What is expected: Your answer should consist only of the lines below from the one with "Turn this picture" through the one with "BACK_LEFT_RADIUS = 0.004", copied exactly.

>> Begin

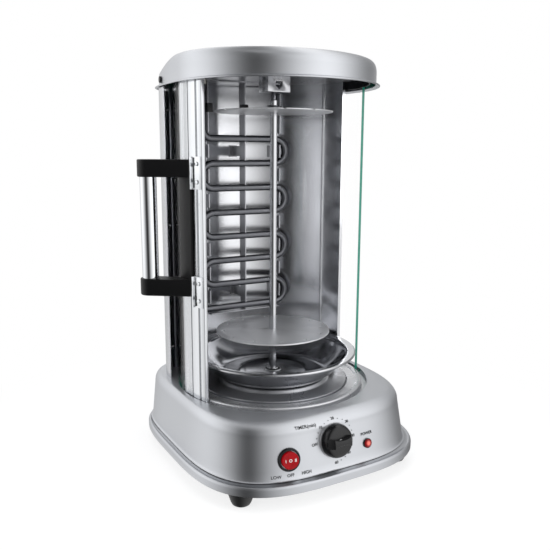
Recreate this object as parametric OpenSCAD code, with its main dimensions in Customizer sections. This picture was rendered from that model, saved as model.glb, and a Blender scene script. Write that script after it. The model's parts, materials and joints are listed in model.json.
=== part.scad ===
// Electric skewer grill: a vertical spit turns over a drip tray in front of a
// tubular heater, inside a round chamber closed by one curved sliding glass door.
// Millimetres. Origin: on the spit's axis, at floor level. +Z up, front to -Y.

/* [Base] */
// How far the base stands out beside the door's track, each side
base_side = 22.2; // [18:0.1:34]
// Depth of the base over its lip
base_d = 272; // [268:1:300]
// How far the base's middle lies in front of the spit's axis
base_ahead = 10.6; // [8:0.2:12]
// Squareness of the base's outline, 2 is an ellipse
base_square = 3.3; // [3.1:0.1:4.5]
// Extra squareness of the housing's rear corners
rear_square = 1.2; // [1:0.1:1.4]
// Height of the base from the underside of its lip to the chamber's floor
base_h = 66.5; // [64:0.5:90]
// Height of the lip around the bottom
lip_h = 10.5; // [8:0.5:14]
// Wall of the base housing
base_wall = 1.8; // [1.2:0.1:2.2]
// Wall of the bottom tray
tray_wall = 1.5; // [1:0.1:2.5]
// Height of the rubber feet
foot_h = 15.5; // [10:0.5:25]
// Radius of a foot at the top
foot_r = 14; // [10:0.5:16]
// Distance of the feet from the middle, sideways
foot_x = 96; // [80:1:98]
// Distance of the feet from the base's middle, front and back
foot_y = 97; // [80:1:98]

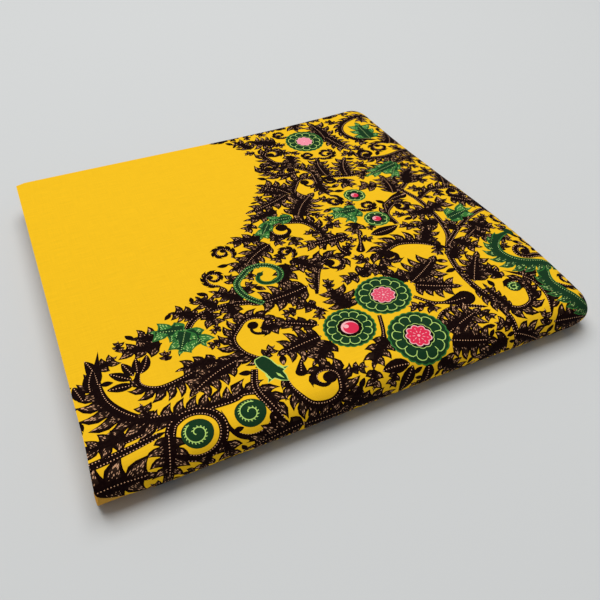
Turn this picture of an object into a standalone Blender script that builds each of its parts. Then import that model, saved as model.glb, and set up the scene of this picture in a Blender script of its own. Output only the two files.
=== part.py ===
"""A folded length of printed cotton cloth, lying flat: one stack of layers with a fat fold along its front.

Metres, +Z up. The origin is under the middle of the stack, on the surface that it lies on. X runs along
the front fold and -Y is the front. The layers lie in each other as nested U shapes: each runs from the
back along the top, round the front fold and back along the underside.
"""

import math
from collections import namedtuple

import bmesh
import bpy
from mathutils import Vector

MILLIMETRE = 0.001

# Size of the folded stack
WIDTH = 0.400
DEPTH = 0.366
FRONT_HEIGHT = 0.034
BACK_HEIGHT = 0.0315
CROWN = 0.0012

# Cloth
LEAF_WALL = 0.0012
GAP = 0.0003
LEAF_STEP = LEAF_WALL + GAP

# The left edges are crisp. The outer leaf draws back round the front fold, where the next one shows.
LEFT_INSET = 0.0040
OUTER_DRAWS_BACK = 0.0025
SECOND_STANDS_OUT = 0.0045
SECOND_HIDES = 0.0008
CORNER_STARTS = 0.30
CORNER_ENDS = 0.85
CORNER_REACH = 0.25
BACK_LEFT_RADIUS = 0.004

# The back edges bow in and sag between their corners, and the front fold is drawn in a little on its right.
BACK_BOW = 0.0060
BACK_BOW_X = 0.060
BACK_BOW_SPREAD = 0.130
BACK_SAG = 0.0015
FRONT_BOW = 0.0016
FRONT_BOW_X = 0.050
FRONT_BOW_SPREAD = 0.110

# The right edges are soft: they fall away at the top, rise a little below and bulge towards the front.
RIGHT_BULGE = 0.0135
RIGHT_BULGE_Y = -0.090
RIGHT_BULGE_SPREAD = 0.150
RIGHT_ROUND_WIDTH = 0.024
RIGHT_ROUND_DROP = 0.014
RIGHT_ROUND_RISE = 0.0035
RIGHT_ROUND_TURN = math.radians(76)
FRONT_RIGHT_RADIUS = 0.010
BACK_RIGHT_RADIUS = 0.020

# The inner layers end in bands with a groove between each pair. A row is a band, from the outermost to the
# middle one, and says how far it stands back from each side of the stack, in millimetres.
Band = namedtuple("Band", "left right back_upper back_lower")
BANDS = (
    Band(1.6, 1.4, 1.2, 2.6),
    Band(0.6, 2.2, 2.6, 1.0),
    Band(2.0, 0.8, 0.6, 1.8),
    Band(1.0, 1.8, 2.2, 0.8),
    Band(1.8, 1.2, 1.0, 2.4),
    Band(0.8, 2.0, 1.8, 1.4),
)
GROOVE = Band(3.8, 3.8, 4.2, 4.2)
BAND_SHARE = 0.64

# How finely the cloth is divided
COLUMNS_FLAT = 9
COLUMNS_ROUND = 6
ROWS_FLAT = 7
ROWS_FOLD = 14
TANGENT_STEP = 0.01

# Worked out from the sizes above
HALF_DEPTH = DEPTH / 2
LEFT_EDGE = -WIDTH / 2 + LEFT_INSET
RIGHT_EDGE = WIDTH / 2 - RIGHT_BULGE
ROUND_START = RIGHT_EDGE - RIGHT_ROUND_WIDTH * math.sin(RIGHT_ROUND_TURN)
FOLD_RADIUS = FRONT_HEIGHT / 2
FOLD_AXIS_Y = -HALF_DEPTH + FOLD_RADIUS
LAST_COLUMN = 1 + COLUMNS_FLAT + COLUMNS_ROUND
LAST_ROW = 2 * ROWS_FLAT + ROWS_FOLD
SHELL_DEPTH = 2 * LEAF_STEP


def smooth(value):
    """Runs from 0 to 1 with soft ends."""
    value = min(1.0, max(0.0, value))
    return value * value * (3 - 2 * value)


def bump(value, centre, spread):
    """A rounded hump of height 1 at the centre."""
    return math.exp(-(((value - centre) / spread) ** 2))


def stack_height(x, y):
    """The height of the stack where its right edge doesn't yet fall away, highest near the front fold."""
    back_share = smooth((y - FOLD_AXIS_Y) / (HALF_DEPTH - FOLD_AXIS_Y))
    height = FRONT_HEIGHT - (FRONT_HEIGHT - BACK_HEIGHT) * back_share
    across = x / (WIDTH / 2)
    along = y / HALF_DEPTH
    sag = BACK_SAG * back_share * (1 - across * across)
    swell = 0.18 * math.sin(5.1 * across + 1.0) * math.cos(3.7 * along)
    return height - sag - CROWN * (0.55 * across * across + swell + 0.18)


def across_place(column, left):
    """x of a column of points that starts at x = left, and how far it has turned over the right edge."""
    if column <= 1:
        return left + column * BACK_LEFT_RADIUS, 0.0
    if column <= 1 + COLUMNS_FLAT:
        start = left + BACK_LEFT_RADIUS
        return start + (ROUND_START - start) * (column - 1) / COLUMNS_FLAT, 0.0
    turn = RIGHT_ROUND_TURN * (column - 1 - COLUMNS_FLAT) / COLUMNS_ROUND
    return ROUND_START + RIGHT_ROUND_WIDTH * math.sin(turn), turn


def along_place(row):
    """Share of the way from the back edge to the fold's axis, and the angle round the fold."""
    if row <= ROWS_FLAT:
        return row / ROWS_FLAT, math.pi / 2
    if row <= ROWS_FLAT + ROWS_FOLD:
        return 1.0, math.pi / 2 - math.pi * (row - ROWS_FLAT) / ROWS_FOLD
    return (LAST_ROW - row) / ROWS_FLAT, -math.pi / 2


def back_edge(x, turn, left):
    """y of the back edges, with a rounded corner at each end."""
    past_left = max(0.0, 1 - (x - left) / BACK_LEFT_RADIUS)
    left_corner = BACK_LEFT_RADIUS * (1 - math.sqrt(1 - 0.9 * past_left * past_left))
    right_corner = BACK_RIGHT_RADIUS * (1 - math.cos(turn))
    bow = BACK_BOW * bump(x, BACK_BOW_X, BACK_BOW_SPREAD)
    return HALF_DEPTH - left_corner - right_corner - bow


def stack_point(column, row, left, depth_share):
    """A point of the stack: on its outside at depth_share 0, and on its middle plane at 1."""
    x, turn = across_place(column, left)
    share, angle = along_place(row)
    fallen = 1 - math.cos(turn)
    back = back_edge(x, turn, left)
    corner = FRONT_RIGHT_RADIUS * fallen / 2
    axis_y = FOLD_AXIS_Y + corner + FRONT_BOW * bump(x, FRONT_BOW_X, FRONT_BOW_SPREAD)
    y = back + (axis_y - back) * share
    upper = stack_height(x, y) - RIGHT_ROUND_DROP * fallen
    lower = RIGHT_ROUND_RISE * fallen
    half = (upper - lower) / 2 * (1 - depth_share)
    reach = (FOLD_RADIUS - corner) * (1 - depth_share)
    y -= reach * math.cos(angle)
    right_share = smooth((x - LEFT_EDGE) / (RIGHT_EDGE - LEFT_EDGE))
    x += RIGHT_BULGE * right_share * bump(y, RIGHT_BULGE_Y, RIGHT_BULGE_SPREAD)
    return Vector((x, y, (upper + lower) / 2 + half * math.sin(angle)))


def leaf_point(column, row, left, depth):
    """A point that lies deep under the stack's outside by a true distance, square to the surface."""
    before = max(0.0, column - TANGENT_STEP)
    after = min(LAST_COLUMN, column + TANGENT_STEP)
    across = stack_point(after, row, left, 0) - stack_point(before, row, left, 0)
    before = max(0.0, row - TANGENT_STEP)
    after = min(LAST_ROW, row + TANGENT_STEP)
    along = stack_point(column, after, left, 0) - stack_point(column, before, left, 0)
    outwards = along.cross(across).normalized()
    return stack_point(column, row, left, 0) - outwards * depth


def corner_share(row):
    """How much a row is part of the front left corner: nothing on top, most at the foot of the fold."""
    round_fold = smooth(((row - ROWS_FLAT) / ROWS_FOLD - CORNER_STARTS) / (CORNER_ENDS - CORNER_STARTS))
    along_underside = (row - ROWS_FLAT - ROWS_FOLD) / ROWS_FLAT
    return round_fold * (1 - smooth(along_underside / CORNER_REACH))


def outer_left(row):
    """The outer leaf's left edge draws back as it goes round the fold."""
    return LEFT_EDGE + OUTER_DRAWS_BACK * corner_share(row)


def second_left(row):
    """The second leaf's left edge is just hidden on top and stands out at the foot of the fold."""
    return LEFT_EDGE + SECOND_HIDES * (1 - corner_share(row)) - SECOND_STANDS_OUT * corner_share(row)


def add_object(name, mesh_data, color, roughness):
    """Makes an object of a bmesh, with a material of its own."""
    bmesh.ops.remove_doubles(mesh_data, verts=mesh_data.verts, dist=1e-6)
    bmesh.ops.recalc_face_normals(mesh_data, faces=mesh_data.faces)
    bmesh.ops.triangulate(mesh_data, faces=mesh_data.faces)
    mesh = bpy.data.meshes.new(name)
    mesh_data.to_mesh(mesh)
    mesh_data.free()
    mesh.shade_smooth()
    mesh.set_sharp_from_angle(angle=math.radians(40))
    material = bpy.data.materials.new(name)
    material.use_nodes = True
    shader = material.node_tree.nodes["Principled BSDF"]
    shader.inputs["Base Color"].default_value = (*color, 1.0)
    shader.inputs["Roughness"].default_value = roughness
    shader.inputs["Metallic"].default_value = 0.0
    mesh.materials.append(material)
    piece = bpy.data.objects.new(name, mesh)
    bpy.context.scene.collection.objects.link(piece)
    return piece


def add_grid(mesh_data, point_at):
    """Adds the cloth's grid of faces, with its points given by column and row, and returns the points."""
    points = [
        [mesh_data.verts.new(point_at(column, row)) for column in range(LAST_COLUMN + 1)]
        for row in range(LAST_ROW + 1)
    ]
    for upper, lower in zip(points, points[1:]):
        add_strip(mesh_data, upper, lower)
    return points


def add_strip(mesh_data, one, other):
    """Joins two lines of points with faces."""
    for near, far, far_other, near_other in zip(one, one[1:], other[1:], other):
        mesh_data.faces.new((near, near_other, far_other, far))


def rim_of(points):
    """The points round a grid's edge, in order and closed."""
    left = [line[0] for line in points]
    right = [line[-1] for line in points]
    loop = points[0][:-1] + right[:-1] + points[-1][:0:-1] + left[:0:-1]
    return loop + loop[:1]


def leaf(name, depth, left_at, color):
    """A leaf of cloth: the outside and inside of its wall, joined round the rim."""
    mesh_data = bmesh.new()
    sides = [
        add_grid(mesh_data, lambda column, row: leaf_point(column, row, left_at(row), side_depth))
        for side_depth in (depth, depth + LEAF_WALL)
    ]
    add_strip(mesh_data, rim_of(sides[0]), rim_of(sides[1]))
    return add_object(name, mesh_data, color, 0.85)


def inner_point(column, row, depth_share, band):
    """A point of the inner layers, with its edge drawn back as the band says."""
    left = LEFT_EDGE + band.left * MILLIMETRE
    outside = leaf_point(column, row, left, SHELL_DEPTH)
    middle = stack_point(column, row, left, 1.0)
    point = outside.lerp(middle, depth_share)
    turned = across_place(column, left)[1] / RIGHT_ROUND_TURN
    point.x -= band.right * MILLIMETRE * turned
    if row == 0:
        point.y -= band.back_upper * MILLIMETRE
    if row == LAST_ROW:
        point.y -= band.back_lower * MILLIMETRE
    return point


def band_levels():
    """Where the bands' edges and the grooves lie between the outside, 0, and the middle plane, 1."""
    margin = (1 - BAND_SHARE) / 2
    levels = []
    for index, band in enumerate(BANDS):
        levels.append(((index + (margin if index else 0)) / len(BANDS), band))
        levels.append(((index + 1 - margin) / len(BANDS), band))
        levels.append(((index + 1) / len(BANDS), GROOVE))
    return levels


def inner_layers(name, color):
    """The hidden layers as one solid: its outside, then rings of edge down to the middle plane."""
    mesh_data = bmesh.new()
    levels = band_levels()
    points = add_grid(mesh_data, lambda column, row: inner_point(column, row, *levels[0]))
    ring = rim_of(points)
    grid = [[(column, row) for column in range(LAST_COLUMN + 1)] for row in range(LAST_ROW + 1)]
    places = rim_of(grid)
    for depth_share, band in levels[1:]:
        open_ring = [mesh_data.verts.new(inner_point(*place, depth_share, band)) for place in places[:-1]]
        next_ring = open_ring + open_ring[:1]
        add_strip(mesh_data, ring, next_ring)
        ring = next_ring
    return add_object(name, mesh_data, color, 0.9)


def main():
    for old in list(bpy.data.objects):
        bpy.data.objects.remove(old, do_unlink=True)
    leaf("outer_leaf", 0.0, outer_left, (0.90, 0.52, 0.014))
    leaf("second_leaf", LEAF_STEP, second_left, (0.86, 0.48, 0.014))
    inner_layers("inner_layers", (0.62, 0.34, 0.02))


main()
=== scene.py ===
# %% [markdown]
# # A folded length of wax print cotton
#
# Wax print is plain woven cotton, printed on both sides with a resist of wax or resin and several dyes.
# It is sold by the length and folded: first in three across its width, then over and over along its
# length. What lies on the table is a stack of about 45 layers with a fat fold along its front, crisp
# edges on its left and soft ones on its right. Dark scrolls surround a plain yellow field on its top.
#
# This script dresses the stack's solids. The scroll print is drawn on the flat cloth with functions for its
# leaves, bands and flowers, cut into the cloth's mesh, and folded with the mesh round the stack.

import math
import random
from collections import namedtuple

import bpy
import numpy as np
from mathutils import Matrix, Vector, geometry


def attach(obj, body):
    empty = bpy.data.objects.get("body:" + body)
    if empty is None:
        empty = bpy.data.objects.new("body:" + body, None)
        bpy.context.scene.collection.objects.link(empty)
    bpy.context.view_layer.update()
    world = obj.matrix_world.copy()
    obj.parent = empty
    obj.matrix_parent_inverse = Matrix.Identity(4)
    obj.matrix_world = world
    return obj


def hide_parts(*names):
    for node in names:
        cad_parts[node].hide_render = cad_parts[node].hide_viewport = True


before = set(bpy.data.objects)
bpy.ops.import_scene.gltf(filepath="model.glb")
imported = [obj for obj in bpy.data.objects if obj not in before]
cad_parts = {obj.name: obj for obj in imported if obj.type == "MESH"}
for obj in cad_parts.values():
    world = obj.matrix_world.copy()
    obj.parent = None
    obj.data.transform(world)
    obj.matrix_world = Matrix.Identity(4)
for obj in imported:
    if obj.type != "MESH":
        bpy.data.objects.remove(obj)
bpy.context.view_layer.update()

# %% [markdown]
# ## The stack's form
#
# The layers lie in each other as nested U shapes, so a sheet starts at the back, runs along the top, goes
# round the front fold and comes back along the underside. The sizes are the solids' own, because each sheet
# has to lie on its solid.
#
# Lengths are metres. X runs along the front fold and -Y is the front. A share along the fold counts from 0
# at its top to 1 at its foot, and a reach is a share of the underside's depth.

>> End

Correct result:
Turn this picture of an object into a standalone Blender script that builds each of its parts. Then import that model, saved as model.glb, and set up the scene of this picture in a Blender script of its own. Output only the two files.
=== part.py ===
"""A folded length of printed cotton cloth, lying flat: one stack of layers with a fat fold along its front.

Metres, +Z up. The origin is under the middle of the stack, on the surface that it lies on. X runs along
the front fold and -Y is the front. The layers lie in each other as nested U shapes: each runs from the
back along the top, round the front fold and back along the underside.
"""

import math
from collections import namedtuple

import bmesh
import bpy
from mathutils import Vector

MILLIMETRE = 0.001

# Size of the folded stack
WIDTH = 0.400
DEPTH = 0.366
FRONT_HEIGHT = 0.034
BACK_HEIGHT = 0.0315
CROWN = 0.0012

# Cloth
LEAF_WALL = 0.0012
GAP = 0.0003
LEAF_STEP = LEAF_WALL + GAP

# The left edges are crisp. The outer leaf draws back round the front fold, where the next one shows.
LEFT_INSET = 0.0040
OUTER_DRAWS_BACK = 0.0025
SECOND_STANDS_OUT = 0.0045
SECOND_HIDES = 0.0008
CORNER_STARTS = 0.30
CORNER_ENDS = 0.85
CORNER_REACH = 0.25
BACK_LEFT_RADIUS = 0.004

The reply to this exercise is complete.